In 1830, the first church bell rang in Belgrade, constructed by Kovač. This was forbidden according to Ottoman decrees, but Kovač, who also rang it, reportedly said "It's mine to raise, let the Pasha shoot, if he wants to shoot". Prince Miloš asked him to stay in Serbia and choose whichever house in Belgrade he wanted. In 1831 he repaired the first steamboat in Zemun, and was thus given lifetime free fares, which he declined, but he still travelled with it to Novi Sad to ensure that it worked properly.
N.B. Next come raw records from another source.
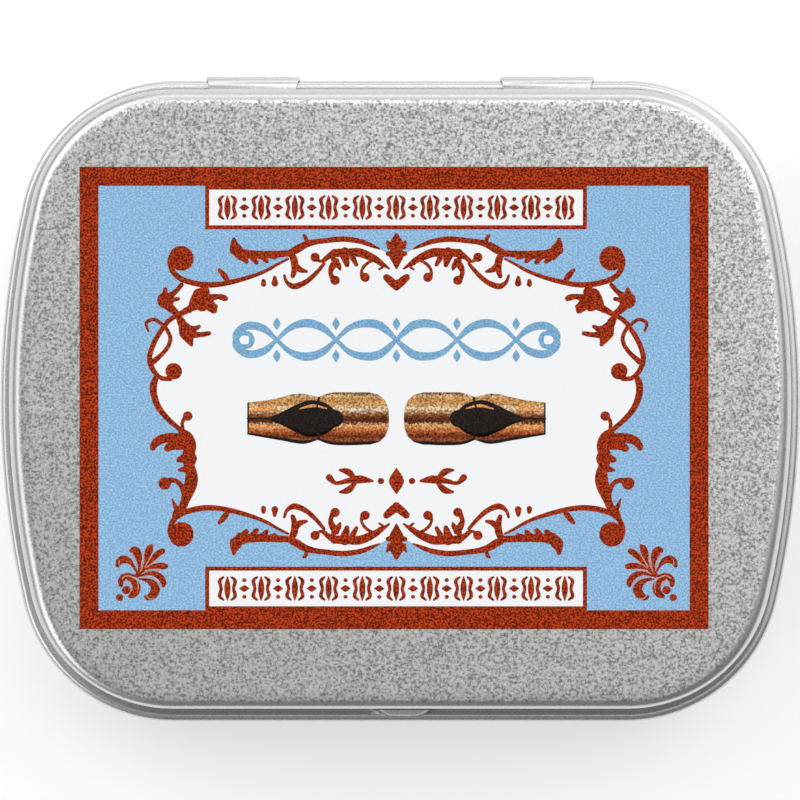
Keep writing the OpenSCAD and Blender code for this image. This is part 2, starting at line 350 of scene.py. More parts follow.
def makeCopperInk(name, low, high):
    material, tree, shader, place = startMaterial(name)
    split = tree.nodes.new("ShaderNodeSeparateXYZ")
    tree.links.new(place, split.inputs["Vector"])
    grain = addNoise(tree, place, copperFinish["grain"], roughness=0.6)
    across = tree.nodes.new("ShaderNodeMapRange")
    across.inputs["From Min"].default_value = low * mm
    across.inputs["From Max"].default_value = high * mm
    tree.links.new(split.outputs["Y"], across.inputs["Value"])
    ragged = addRange(tree, grain, -copperFinish["ragged"], copperFinish["ragged"])
    ragged = addMath(tree, "ADD", across.outputs["Result"], ragged)
    bands = addRamp(tree, ragged, copperFinish["bands"])
    specks = addNoise(tree, place, copperFinish["specks"], detail=1.0)
    speckle = addRamp(tree, specks, copperFinish["speckShades"])
    shade = tree.nodes.new("ShaderNodeMix")
    shade.data_type = "RGBA"
    shade.blend_type = "MULTIPLY"
    shade.inputs["Factor"].default_value = 1.0
    tree.links.new(bands, shade.inputs["A"])
    tree.links.new(speckle, shade.inputs["B"])
    tree.links.new(shade.outputs["Result"], shader.inputs["Base Color"])
    shader.inputs["Roughness"].default_value = inkFinish["roughness"]
    shader.inputs["Specular IOR Level"].default_value = inkFinish["gloss"]
    return material


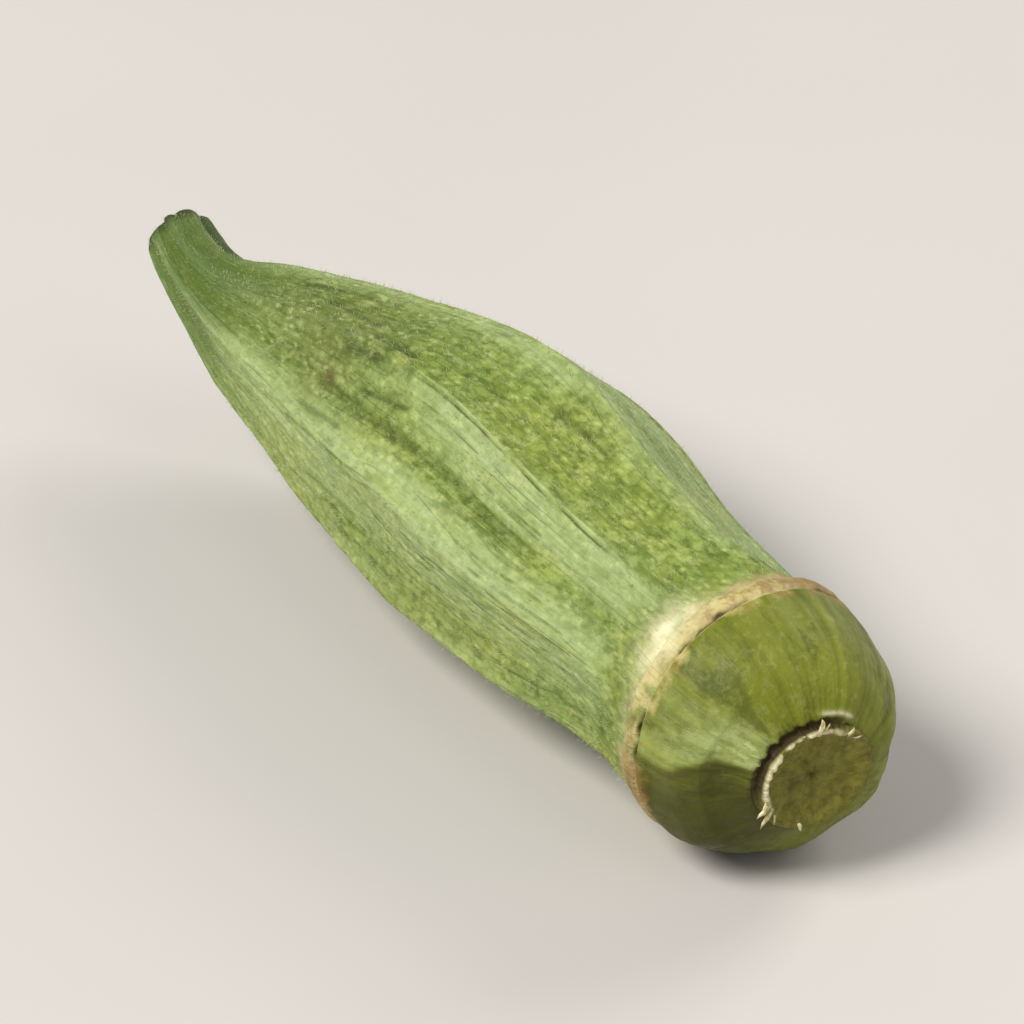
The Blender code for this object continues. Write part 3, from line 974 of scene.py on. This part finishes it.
def pod_colour(s, grain, place, patches, blotches, lines, seam, crest):
    """The ribbed skin: mottled olive faces, a dusty bloom, streaks, speckles and a blemish, with painted
    shade in the folds, the creases and the beak's grooves, a painted highlight along each keel with a
    painted shadow line below it, and painted shade on one side of the beak.
    """
    long_grain = s.stretched(grain, (0.1, 1.0, 1.0))
    streaks = s.between(s.noise(long_grain, 1.1, 3.0, 0.6), 0.35, 0.65)
    fine_streaks = s.between(s.noise(long_grain, 3.4, 2.0, 0.6), 0.35, 0.65)
    ragged = s.between(s.noise(place, 2300.0, 2.0), 0.2, 0.8, -0.2, 0.2)
    dots = s.math("ADD", s.cells(s.stretched(grain, (0.7, 1.0, 1.0)), 1.7), ragged)
    pale_dots = s.between(dots, 0.12, 0.4, 1.0, 0.0)
    net = s.between(dots, 0.42, 0.85)
    dark_dots = s.between(s.noise(s.stretched(grain, (0.5, 1.0, 1.0)), 1.5, 3.0, 0.6), 0.52, 0.62)
    pale_flecks = s.between(s.noise(s.stretched(place, (0.6, 1.0, 1.0)), 1350.0, 3.0, 0.6), 0.5, 0.72)
    dot_gate = s.between(s.noise(grain, 0.5, 3.0), 0.4, 0.6)

    bloom, beak = s.mark("bloom"), s.mark("beak")
    bare = s.times(s.from_to(bloom, 1.0, 0.0), s.from_to(beak, 1.0, 0.2))
    colour = s.mix(patches, GREEN, YELLOW_GREEN)
    stains = s.between(s.noise(place, 330.0, 2.0), 0.42, 0.66)
    colour = s.mix(s.times(bare, s.from_to(blotches, 0.0, 0.7)), colour, OLIVE)
    colour = s.mix(s.times(bare, stains, 0.35), colour, DARK_OLIVE)
    colour = s.mix(s.times(s.mark("dull"), 0.7), colour, DULL_OLIVE)
    colour = s.mix(s.times(beak, 0.9), colour, BEAK_GREEN)
    colour = s.mix(s.times(bloom, s.from_to(streaks, 0.55, 0.95)), colour, PALE_BLOOM)
    colour = s.mix(s.times(net, s.from_to(bare, 0.2, 0.5)), colour, DARK_OLIVE)
    colour = s.mix(s.times(fine_streaks, 0.22), colour, DARK_OLIVE)
    # painted shade in the beak's grooves
    grooves = s.times(s.mark("groove"), s.from_to(streaks, 0.95, 0.65))
    colour = s.mix(grooves, colour, DARK_OLIVE)
    colour = s.mix(s.times(dark_dots, s.from_to(bare, 0.12, 0.5)), colour, DARK_DOT)
    # dark lines: the skin's own stray lines, and painted shade along the creases
    colour = s.mix(s.times(lines, 0.6), colour, DARK_OLIVE)
    speckles = s.math("MAXIMUM", s.times(pale_dots, dot_gate), s.times(pale_flecks, 0.8))
    speckles = s.times(speckles, s.from_to(beak, 0.38, 0.12))
    colour = s.mix(speckles, colour, PALE_DOT)
    # painted shade in the folds' hollows
    folds = s.times(s.mark("fold"), s.from_to(streaks, 0.9, 0.5))
    colour = s.mix(folds, colour, FOLD_SHADE)
    # painted highlight along each keel
    colour = s.mix(s.times(crest, 0.55), colour, PALE_DOT)
    # painted shadow line below each keel
    colour = s.mix(s.times(seam, 0.75), colour, SEAM_SHADOW)
    brown = s.times(s.mark("brown"), s.from_to(blotches, 0.35, 1.0))
    colour = s.mix(brown, colour, BLEMISH_BROWN)
    # the tip's own dark end, and painted shade along one side of the beak
    colour = s.mix(s.times(s.mark("tip"), 0.9), colour, TIP_DARK)
    return colour, pale_dots, net


def cap_colour(s, grain, place, patches, blotches):
    """The cap: olive with soft streaks, a painted highlight beside its fold, and painted shade under its
    fold.
    """
    streaks = s.between(s.mark("streak"), 0.1, 0.85, 0.0, 0.6)
    cap = s.mix(s.math("ADD", streaks, s.times(patches, 0.4)), CAP_OLIVE, CAP_LIGHT)
    cap = s.mix(s.between(s.mark("streak"), 0.4, 0.0, 0.0, 0.45), cap, CAP_DARK)
    smudge = s.noise(s.stretched(grain, (0.5, 1.0, 1.0)), 0.42, 4.0, 0.65)
    smudge = s.math("ADD", smudge, s.times(s.mark("shadow"), 0.12))
    # breaks the painted highlight beside the fold into patches
    highlight_breakup = s.between(s.noise(s.stretched(grain, (0.5, 1.0, 1.0)), 0.8, 3.0, 0.6), 0.35, 0.62, 0.35, 1.0)
    cap = s.mix(s.times(s.mark("shine"), highlight_breakup), cap, CAP_PALE)
    cap = s.mix(s.times(s.between(smudge, 0.52, 0.64), 0.65), cap, CAP_DARK)
    cap = s.mix(s.times(blotches, 0.2), cap, CAP_DARK)
    specks = s.between(s.noise(place, 1500.0, 4.0, 0.65), 0.5, 0.7)
    cap = s.mix(s.times(specks, 0.16), cap, CAP_PALE)
    # painted shade under the cap's fold
    return s.mix(s.times(s.mark("shade_under_fold"), 0.8), cap, CAP_SHADE)


def cork_colour(s, place):
    """The ring's cork, from tan to brown, in grains."""
    grains = s.between(s.noise(place, 900.0, 4.0, 0.65), 0.38, 0.62)
    brown = s.between(s.math("ADD", s.times(grains, 0.6), s.mark("tan")), 0.35, 1.3)
    return s.mix(brown, CORK_TAN, CORK_BROWN)


def skin_material():
    s = Shader("okra_skin")
    place = s.add("ShaderNodeTexCoord").outputs["Object"]
    grain = s.vector("grain")
    patches = s.between(s.noise(place, 130.0), 0.35, 0.65)
    blotches = s.between(s.noise(place, 620.0, 3.0), 0.4, 0.62)
    lines, seam, crest = skin_lines(s, grain)
    colour, pale_dots, net = pod_colour(s, grain, place, patches, blotches, lines, seam, crest)
    colour = s.mix(s.mark("cap"), colour, cap_colour(s, grain, place, patches, blotches))
    worn = s.between(s.noise(place, 700.0, 3.0, 0.6), 0.3, 0.7, -0.25, 0.25)
    ring = s.math("ADD", s.mark("ring"), s.times(worn, s.between(s.mark("ring"), 0.0, 0.3)))
    colour = s.mix(s.between(ring, 0.1, 0.8), colour, cork_colour(s, place))
    cream = s.math("ADD", s.mark("pale"), s.times(worn, s.between(s.mark("pale"), 0.0, 0.5), 0.6))
    colour = s.mix(cream, colour, CREAM)

    wood = s.mix(s.between(s.noise(place, 1300.0, 4.0, 0.65), 0.3, 0.75), CUT_OLIVE, CUT_BROWN)
    colour = s.mix(s.mark("cut"), colour, wood)
    colour = s.mix(s.mark("lip"), colour, CREAM)
    colour = s.mix(s.mark("crack"), colour, CRACK_BROWN)

    gloss = s.times(s.mark("cap"), -0.14)
    roughness = s.math("ADD", gloss, s.from_to(blotches, 0.6, 0.72))
    s.fill(s.surface, {"Base Color": colour, "Roughness": roughness, "Specular IOR Level": 0.26})
    s.fill(s.surface, {"Sheen Weight": 0.04, "Sheen Roughness": 0.5, "Sheen Tint": linear(PALE_DOT)})

    smooth_cap = s.from_to(s.mark("cap"), 1.0, 0.15)
    ripples = s.times(s.noise(s.stretched(grain, (0.1, 1.0, 1.0)), 4.2, 3.0, 0.6), 0.8)
    height = s.math("ADD", ripples, s.noise(place, 2600.0, 3.0, 0.6))
    height = s.math("ADD", height, s.times(pale_dots, smooth_cap, 0.35))
    height = s.math("SUBTRACT", height, s.times(net, smooth_cap, 0.35))
    height = s.math("SUBTRACT", height, s.times(lines, smooth_cap, 0.7))
    height = s.math("SUBTRACT", height, seam)
    height = s.math("ADD", height, s.times(crest, 0.6))
    bump = s.add("ShaderNodeBump")
    s.fill(bump, {"Strength": 0.7, "Distance": 0.00012, "Height": height})
    s.put(bump.outputs["Normal"], s.surface.inputs["Normal"])
    return s.material


def hair_material():
    s = Shader("pod_bristle")
    place = s.add("ShaderNodeTexCoord").outputs["Object"]
    tint = s.between(s.noise(place, 400.0, 2.0), 0.35, 0.65)
    s.fill(s.surface, {"Base Color": s.mix(tint, HAIR_COLOUR, PALE_BLOOM), "Roughness": 0.5})
    return s.material


def add_spike(vertices, faces, rings, point):
    """Adds a closed spike: its rings of corners from the root up, and its point, in millimetres."""
    base, corners = len(vertices), len(rings[0])
    for ring in rings:
        vertices.extend(tuple(corner * MM) for corner in ring)
    vertices.append(tuple(point * MM))
    last = base + corners * (len(rings) - 1)
    for k in range(corners):
        after = (k + 1) % corners
        for low in range(base, last, corners):
            high = low + corners
            faces.append((low + k, low + after, high + after, high + k))
        faces.append((last + k, last + after, last + corners))
    faces.append(tuple(range(base + corners - 1, base - 1, -1)))


def make_hairs(grid, material):
    """Short bristles that stand out of the ribbed skin and lean towards the tip."""
    points, normals, _, marks = grid
    rows = len(points)
    first_row = rows - POD_STATIONS - TIP_STATIONS - 1
    draw = random.Random(HAIR_SEED)
    widest = max(radius for _, radius in POD_OUTLINE)
    shortest, longest = HAIR_LENGTH
    vertices, faces = [], []
    made = 0
    while made < HAIRS:
        i = first_row + int(draw.random() ** 0.9 * (rows - first_row - 2))
        k = draw.randrange(SIDES)
        span = float(np.linalg.norm(points[i].max(axis=0)[1:] - points[i].min(axis=0)[1:])) / 2.0
        on_keel = bump_at(float(marks["from_crest"][i, k]), 0.7)
        keep = span / widest * (0.5 + 0.5 * on_keel) * (1.0 - 0.8 * float(marks["ring"][i, k]))
        slide, swing = draw.random(), draw.random()
        length = shortest + (longest - shortest) * draw.random() ** 2 * span / widest
        sway = Vector((draw.gauss(0.0, 0.28), draw.gauss(0.0, 0.28), draw.gauss(0.0, 0.28)))
        if draw.random() > keep:
            continue
        down_pod = points[i + 1, k] - points[i, k]
        round_pod = points[i, (k + 1) % SIDES] - points[i, k]
        root = Vector(points[i, k] + slide * down_pod + swing * round_pod)
        normal = Vector(normals[i, k])
        if root.z < HAIR_CLEARANCE:
            continue
        tipward = Vector(down_pod).normalized()
        start = (normal + 0.3 * HAIR_LEAN * tipward + 0.5 * sway).normalized()
        end = (normal + HAIR_LEAN * tipward + sway).normalized()
        middle = root + 0.5 * length * start
        point = middle + 0.5 * length * end
        if point.z < 0.0:
            continue
        side = normal.cross(tipward).normalized()
        other = start.cross(side).normalized()
        turns = [math.tau * corner / HAIR_SIDES for corner in range(HAIR_SIDES)]
        spots = ((root - HAIR_ROOT_DEPTH * normal, HAIR_RADIUS), (middle, 0.7 * HAIR_RADIUS))
        rings = [
            [centre + radius * (math.cos(turn) * side + math.sin(turn) * other) for turn in turns]
            for centre, radius in spots
        ]
        add_spike(vertices, faces, rings, point)
        made += 1
    return new_object("pod_bristles", vertices, faces, material)


def cut_radius(points, row):
    """The radius of this ring of the cut end, in millimetres."""
    return float(np.linalg.norm(points[row] - points[row].mean(axis=0), axis=1).mean())


def make_torn_fibres(grid, material):
    """Short splinters that stand up from the torn rim, each a bent four-sided spike."""
    points, _, _, _ = grid
    cut_rows = range(len(cut_stations()) - 1)
    rim = min(cut_rows, key=lambda i: abs(cut_radius(points, i) - (STALK_RADIUS - FIBRE_RIM_INSET)))
    stalkward = Vector((1.0, 0.0, 0.0))
    turns = [math.tau * corner / FIBRE_SIDES for corner in range(FIBRE_SIDES)]
    vertices, faces = [], []
    for degrees, length, lean, thickness, rise in TORN_FIBRES:
        k = min(range(SIDES), key=lambda j: abs(turn_between(rib_angle(360.0 * j / SIDES), degrees)))
        root = Vector(points[rim, k])
        outward = Vector(points[rim, k] - points[rim].mean(axis=0)).normalized()
        around = stalkward.cross(outward).normalized()
        way = (outward + rise * stalkward + lean * around).normalized()
        side = way.cross(around).normalized()
        bend = (way - 0.5 * rise * stalkward + 0.3 * lean * around).normalized()
        knee = root + 0.35 * length * way
        spots = ((root - 0.25 * way, 1.0), (knee, 0.85), (knee + 0.4 * length * bend, 0.5))
        shifts = [1.6 * math.cos(turn) * around + 0.7 * math.sin(turn) * side for turn in turns]
        rings = [[spot + thickness * share * shift for shift in shifts] for spot, share in spots]
        point = spots[-1][0] + 0.3 * length * bend + 0.1 * length * around
        add_spike(vertices, faces, rings, point)
    return new_object("torn_fibres", vertices, faces, material)


def fibre_material():
    s = Shader("torn_fibre")
    place = s.add("ShaderNodeTexCoord").outputs["Object"]
    tint = s.between(s.noise(place, 2200.0, 3.0), 0.35, 0.65)
    s.fill(s.surface, {"Base Color": s.mix(tint, CREAM, CORK_TAN), "Roughness": 0.75})
    return s.material


def direction(azimuth, elevation):
    """The way from the pod towards a camera or a light there. Azimuth 0 is at -Y and 90 at +X."""
    a, e = math.radians(azimuth), math.radians(elevation)
    return Vector((math.sin(a) * math.cos(e), -math.cos(a) * math.cos(e), math.sin(e)))


def aim(thing, place):
    thing.location = place
    thing.rotation_mode = "QUATERNION"
    thing.rotation_quaternion = (TARGET - place).to_track_quat("-Z", "Y")


def make_camera():
    camera = bpy.data.objects.new("camera", bpy.data.cameras.new("camera"))
    bpy.context.scene.collection.objects.link(camera)
    camera.data.lens = LENS
    camera.data.sensor_width = 36.0
    camera.data.clip_start = 0.01
    camera.data.clip_end = 20.0
    aim(camera, TARGET + VIEW_DISTANCE * direction(VIEW_AZIMUTH, VIEW_ELEVATION))
    bpy.context.scene.camera = camera


def make_light(name, azimuth, elevation, distance, size, power):
    """A round soft light that faces the pod."""
    light = bpy.data.lights.new(name, "AREA")
    light.shape = "DISK"
    light.size = size
    light.energy = power
    lamp = bpy.data.objects.new(name, light)
    bpy.context.scene.collection.objects.link(lamp)
    aim(lamp, TARGET + distance * direction(azimuth, elevation))


def make_stage():
    s = Shader("pale_floor")
    place = s.add("ShaderNodeTexCoord").outputs["Object"]
    tone = s.between(s.noise(place, 9.0, 3.0), 0.3, 0.7)
    darker = tuple(0.97 * value for value in FLOOR_COLOUR)
    s.fill(s.surface, {"Base Color": s.mix(tone, FLOOR_COLOUR, darker), "Roughness": 0.8})
    half = FLOOR_HALF_WIDTH
    corners = [(-half, -half, 0.0), (half, -half, 0.0), (half, half, 0.0), (-half, half, 0.0)]
    floor = new_object("floor", corners, [(0, 1, 2, 3)], s.material)
    floor.location.z = -FLOOR_DROP
    world = bpy.data.worlds.new("studio")
    world.use_nodes = True
    background = world.node_tree.nodes["Background"]
    background.inputs["Color"].default_value = (0.9, 0.93, 1.0, 1.0)
    background.inputs["Strength"].default_value = 0.28
    bpy.context.scene.world = world


GRID = skin_grid()
skin = make_skin(GRID, skin_material())
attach(skin, "root")
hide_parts("okra_pod")
hairs = make_hairs(GRID, hair_material())
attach(hairs, "root")
fibres = make_torn_fibres(GRID, fibre_material())
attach(fibres, "root")
make_stage()
make_camera()
for light_facts in LIGHTS:
    make_light(*light_facts)
bpy.context.scene.view_settings.view_transform = "Standard"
Apart from his traditional profession and cannon repair, he forged crosses, iconostases and church bells for the Orthodox churches in Serbia. Kovač was a close friend of Austrian major Cservinka, the President of the Judicial Court Lazarević, and Metropolitan Stefan Stratimirović, and was also a pen pal of writer Vuk Karadžić. He was a subscriber of Serbian magazines and was updated on Serbian literature. Jovan Petrović-Kovač died on 23 July 1837, at his house in Zemun. He had a son, Živko Petrović (d. 1868), a painter schooled in Vienna. Upon his death Sima Milutinović Sarajlija suggested that Metropolitan Petar II Petrović-Njegoš buy the sabre of Karađorđe which Živko Petrović, "the son of Jovan the Blacksmith", now had in his possession.

Konstantin Danil painted his portrait in 1832, held at the Belgrade City Museum, while a copy made by Dimitrije Avramović in 1836 is housed at the National Museum in Belgrade.

In his birth village of Svojnovo, a monument was erected in his honour.